The media and Columbia University do the nation a disservice by giving this transparently racist pseudo-intellectual an uncontested platform from which to further divide the nation and harm American education at all levels. While one would hope that our fellow citizens are smart enough to see through Mr. Hill, to see how his words rip off our nation’s slowly healing race scabs, I am skeptical, particularly with the general lack of skeptical voices questioning Hill’s rhetoric, motivation, and destructive impact.

Other than asking Hill about Iran, Bill O’Reilly is better than his usual populist self when it comes to his occasional debates with Hill, standing up against the race-hustler’s baseless charges of congenital racism among non-liberal whites.
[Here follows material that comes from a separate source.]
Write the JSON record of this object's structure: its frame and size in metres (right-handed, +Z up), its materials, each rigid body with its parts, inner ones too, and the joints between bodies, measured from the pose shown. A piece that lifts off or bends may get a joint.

Even after Fox News “fired” Hill in 2009 for his support of two convicted cop-killers, O’Reilly had him back on the air, including again this year.

Yet the fact that so-called “conservative” O’Reilly has given so much airtime to the race-conspiracy-minded Hill was lost on equally race-minded Ebony magazine interviewer dream hampton (lack of capitalization being how she spells her own name) who, in her January 2012 interview with Hill, framed a question, without a trace of irony, thus: “Your TV career began and flourished at Fox, who are notorious for their bias.”

If Mark Lamont Hill thinks writing about “overrated white people” is funny, that says a lot about the man. If he was serious, it says even more.

To Dr. Hill I say: Racist, heal thyself.